Bitter Truths: How Modern Diets Are Sabotaging Mental Health
By Georga Gorrell, Psychotherapist

We’re in the midst of a mental health crisis, with rates of depression, anxiety, and brain fog at an all-time high. And while the world scrambles for solutions (therapy, medication, mindfulness apps) one of the biggest culprits remains largely ignored: what’s on our plates.
Ultra-processed foods, refined sugars, and inflammatory seed oils have hijacked our biology, rewiring the gut-brain connection and sending our nervous systems into chaos. Yet, mainstream nutrition advice continues to push outdated, one-size-fits-all approaches that ignore the fundamental link between diet and mental well-being.
The Gut-Brain Axis: Your Second Brain
The gut isn’t just where digestion happens, it’s an extension of the brain. Your gut microbiome, home to trillions of bacteria, is responsible for producing around 90% of your serotonin and a large portion of your dopamine, the very neurotransmitters that regulate mood, motivation, and emotional resilience.
This means that when your gut is inflamed, dysregulated, or overrun with harmful bacteria (thanks to ultra-processed foods), your brain suffers. A 2022 study in Nature Communications confirmed that an imbalance in gut bacteria is directly linked to depression, anxiety, and cognitive dysfunction.
Simply put: your mental health is only as strong as your gut health.
Ultra-Processed Foods: The Silent Mental Health Crisis
If it comes in a box, a bag, or from a fast food chain, chances are it’s an ultra-processed food (UPF) and it’s wrecking your nervous system.
UPFs are designed for maximum palatability but minimal nutrition, stripping away fibre, healthy fats, and essential nutrients in favour of sugar, emulsifiers, and artificial additives. This isn’t just bad for your waistline, it’s catastrophic for your brain.
A 2023 study in JAMA Psychiatry found that individuals consuming high amounts of ultra-processed foods had a 25% higher risk of depression. The reason? UPFs:
- Destroy gut bacteria, leading to chronic inflammation and neurotransmitter imbalances.

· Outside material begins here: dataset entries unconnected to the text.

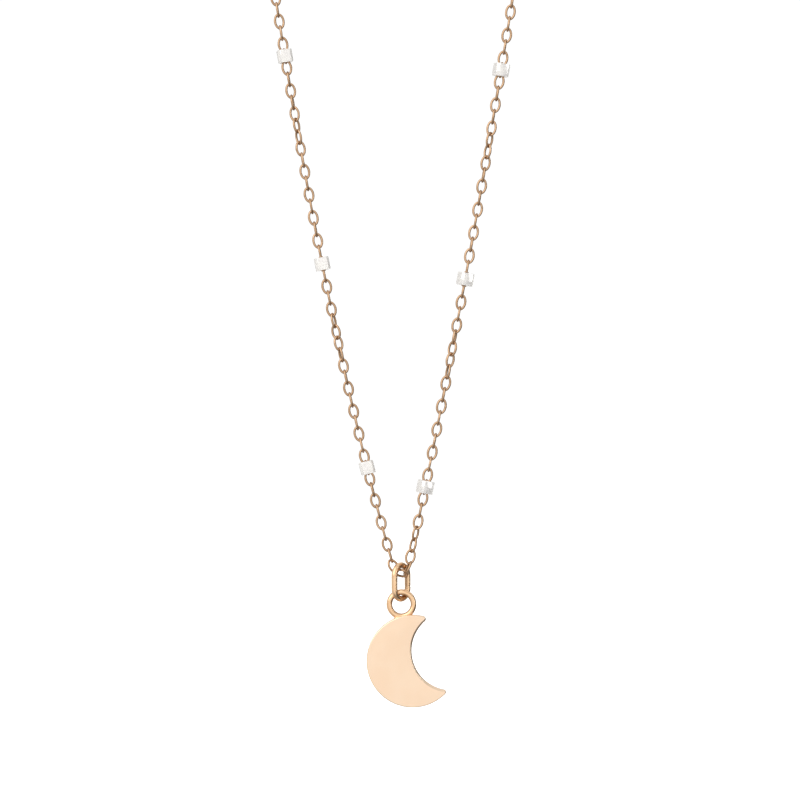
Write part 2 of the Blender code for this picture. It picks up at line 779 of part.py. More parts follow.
rivet = pivot_bar(RIVET_R, CLASP_T + RIVET_EXTRA)
clasp_ring = level_ring(CLASP_RING_X, CLASP_RING_RADIUS, CLASP_RING_WIRE)
end_ring = level_ring(END_RING_X, END_RING_RADIUS, END_RING_WIRE)
place("clasp_body", clasp_body(), ROSE, "upper_chain")
place("clasp_lever", clasp_lever(), ROSE, "clasp_lever")
place("clasp_rivet", rivet, ROSE, "upper_chain")
place("clasp_spring", clasp_spring(), STEEL, "upper_chain")
place("clasp_ring", clasp_ring, ROSE, "clasp_ring")
place("end_ring", end_ring, ROSE, "end_ring")
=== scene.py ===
"""A pendant necklace, closed and hanging flat: two strands of oval links with cut beads, an
oval ring and a crescent moon at the bottom, a lobster clasp at the top.

It hangs in the XZ plane, z up, x to the right, and faces -Y. Design dimensions are in
millimetres from a point by the lowest link; world() turns them into the frame's metres.
The frame's origin is in the clasp's palm, on the clasp's back face.
"""

import math

import bmesh
import bpy
from mathutils import Matrix, Vector

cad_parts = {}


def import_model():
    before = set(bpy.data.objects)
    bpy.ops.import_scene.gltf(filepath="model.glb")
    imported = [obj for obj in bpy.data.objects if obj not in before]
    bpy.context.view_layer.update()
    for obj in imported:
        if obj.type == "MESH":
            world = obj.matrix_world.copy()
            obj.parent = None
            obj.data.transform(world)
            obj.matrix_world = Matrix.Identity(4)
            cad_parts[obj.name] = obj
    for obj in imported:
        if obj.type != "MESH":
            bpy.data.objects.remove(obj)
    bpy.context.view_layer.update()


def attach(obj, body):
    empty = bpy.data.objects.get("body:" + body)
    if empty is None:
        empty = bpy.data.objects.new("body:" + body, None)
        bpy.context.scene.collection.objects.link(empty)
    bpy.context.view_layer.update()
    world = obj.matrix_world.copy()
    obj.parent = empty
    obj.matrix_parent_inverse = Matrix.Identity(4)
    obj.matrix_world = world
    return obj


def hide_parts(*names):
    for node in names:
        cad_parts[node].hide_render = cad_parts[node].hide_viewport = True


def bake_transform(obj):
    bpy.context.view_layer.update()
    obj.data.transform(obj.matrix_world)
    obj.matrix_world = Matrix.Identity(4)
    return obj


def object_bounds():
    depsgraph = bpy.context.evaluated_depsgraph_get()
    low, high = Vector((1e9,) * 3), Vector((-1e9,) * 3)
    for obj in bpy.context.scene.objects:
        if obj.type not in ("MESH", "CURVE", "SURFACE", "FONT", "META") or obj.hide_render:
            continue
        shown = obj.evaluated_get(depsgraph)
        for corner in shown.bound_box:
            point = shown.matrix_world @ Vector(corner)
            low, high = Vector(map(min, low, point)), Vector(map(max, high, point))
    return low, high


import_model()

LEFT, RIGHT = -1, 1
WORD = {LEFT: "left", RIGHT: "right"}
FULL_TURN = 2 * math.pi

# ---------------------------------------------------------------- dimensions
# Links are counted upwards from 0, the apex link that both strands hang on.
WIRE = 0.30
LINK_W = 1.36
HIDDEN_LINK_W = 1.14  # inside a bead
END_LINK_W = 1.66
LINK_PRESS = 0.004  # how far neighbouring links' wires run into each other
LINK_SIDE_POWER = 1.06
APEX = (0.08, 0.006)
APEX_PITCH = 1.40
APEX_ROLL = 39.5
APEX_DEPTH = 0.12
FIRST_LINK_AT = {LEFT: (-0.894, 0.863), RIGHT: (0.879, 0.643)}
FIRST_ROLL = {LEFT: 22.3, RIGHT: 103.8}
FIRST_DEPTH = {LEFT: 0.16, RIGHT: -0.45}
# pitches up to the first, second and third bead, and nominally above
PITCH = {LEFT: (1.419, 1.449, 1.465, 1.465), RIGHT: (1.480, 1.470, 1.473, 1.465)}
# fitting the last link to its ring: length beyond its pitch, and what is taken off
FIT_EXTRA, FIT_OVERLAP = 0.33, 0.26
FOLDS = [0] + [5 + 9 * n for n in range(12)]  # the top links of the movable runs

FIRST_BEAD = {LEFT: 10, RIGHT: 8}
BEAD_EVERY = 18
BEAD_COUNT = 7
BEAD_W, BEAD_L = 1.80, 1.60
BEAD_CUT = 0.30
BEAD_BORE = 1.24
BEAD_TURN = {LEFT: 8.0, RIGHT: 24.0}

# A strand's distance from the middle at height z: start + a ln(1 + z / b)
CURVE = {LEFT: (0.70, 25.0, 88.0), RIGHT: (0.82, 42.0, 195.0)}
EASE_HEIGHT = 6.0  # over which a strand eases from its first link onto its curve
TOP_RADIUS = 25.6
TOP_ARC_HALF_W = 9.6  # where the top arc ends and a straight run to the clasp begins

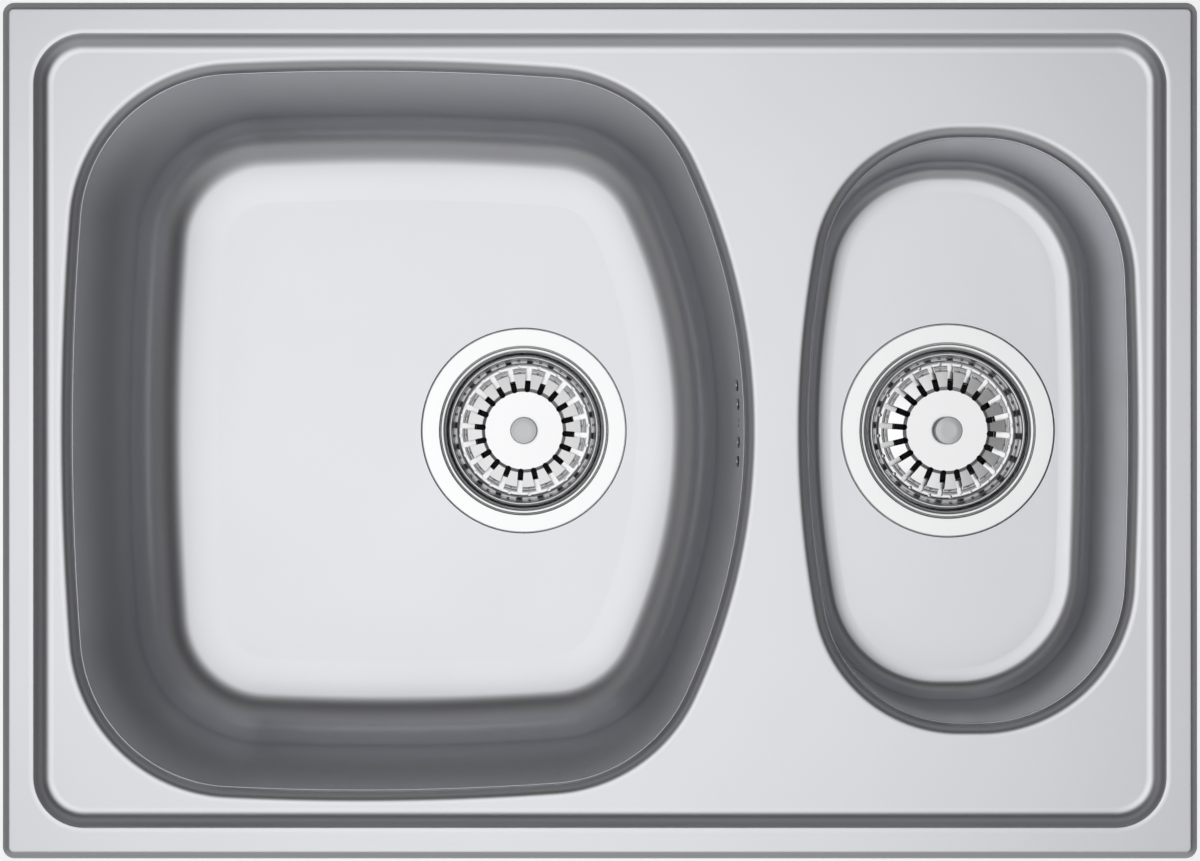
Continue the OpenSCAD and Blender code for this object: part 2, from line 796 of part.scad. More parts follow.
// The knob and stem: shoulder under the disc, collar that carries the plug, pin at the end
module basket_stem(at) {
    knob_r = knob_d / 2;
    under_disc = disc_z - sheet_t - face_gap;
    pin_end = -cup_h + screw_head_h - 9;
    color([0.7, 0.71, 0.72])
        translate(at)
            rotate_extrude()
                polygon([
                    [0, disc_z + knob_h], [knob_r - 0.6, disc_z + knob_h],
                    [knob_r, disc_z + knob_h - 0.6], [knob_r, disc_z + knob_h - 3],
                    [4, disc_z + knob_h - 4.5], [4, disc_z + face_gap], [stem_r, disc_z + face_gap],
                    [stem_r, under_disc], [6, under_disc], [6, under_disc - 2],
                    [stem_r, under_disc - 2], [stem_r, plug_bottom - face_gap],
                    [7, plug_bottom - face_gap], [7, plug_bottom - face_gap - 1],
                    [pin_r, plug_bottom - face_gap - 1], [pin_r, pin_end + 1],
                    [pin_r - 1, pin_end], [0, pin_end]
                ]);
}

// The rubber plug on the stem, its edge just over the cup's cone
module basket_plug(at) {
    color(dark_rubber)
        translate([at.x, at.y, at.z + plug_bottom])
            difference() {
                cylinder(plug_t, plug_r - 0.5, plug_r);
                translate([0, 0, -1])
                    cylinder(plug_t + 2, stem_r + 0.05, stem_r + 0.05);
            }
}

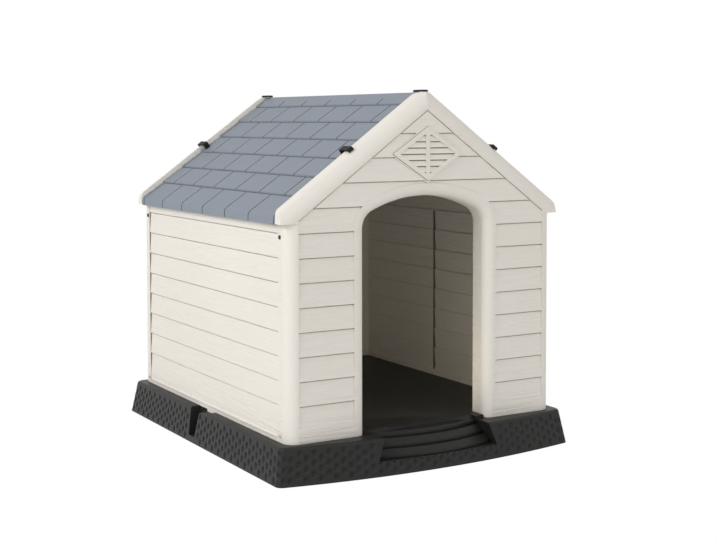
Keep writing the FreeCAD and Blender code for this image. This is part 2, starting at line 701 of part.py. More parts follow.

- Spike blood sugar, triggering cortisol (the stress hormone) and crashing dopamine levels.
- Promote systemic inflammation, which directly correlates with increased rates of major depressive disorder.
Seed Oils: The Hidden Inflammatory Bomb
For decades, we’ve been told that vegetable oils, sunflower, soybean, rapeseed, are “heart-healthy.” The reality? They’re highly processed, oxidised, and loaded with omega-6 fatty acids, which fuel inflammation.
A 2021 study in Brain, Behavior, and Immunity linked high omega-6 consumption to an increased risk of anxiety and depression, as these oils contribute to chronic, low-grade brain inflammation. Instead, focusing on natural, stable fats like butter, ghee, and coconut oil can help reduce inflammation and support brain function.
The Sugar-Dopamine Trap: How Your Diet is Keeping You Stuck
Refined sugar is a dopamine hijacker, lighting up the brain’s reward system like a drug, but leaving you depleted and anxious when the high fades.
Every sugar spike leads to a crash, causing:
- Irritability – thanks to erratic blood sugar fluctuations.
- Increased anxiety – driven by cortisol surges.
- Fatigue & brain fog – as insulin resistance builds over time.
How to Rebuild Your Gut & Brain
Fixing the gut-brain axis isn’t about obsessing over individual nutrients or micromanaging every meal. It’s about stripping things back.
The body wasn’t designed to process the hyper-engineered foods of the modern world. What we eat today is unrecognisable from what our ancestors consumed, and the consequences are gut dysfunction, inflammation, anxiety and brain fog are showing up everywhere.
So, instead of fixating on “good” vs. “bad” foods, the focus should be on:
- Reducing reliance on ultra-processed, artificial, and inflammatory products.
- Prioritising real, whole foods that the body recognises and can actually use.
- Tuning in to how food makes you feel. Your energy, digestion and mood, rather than external diet rules.
This isn’t about perfection. It’s about removing what’s interfering with gut and brain function so the body can function optimally.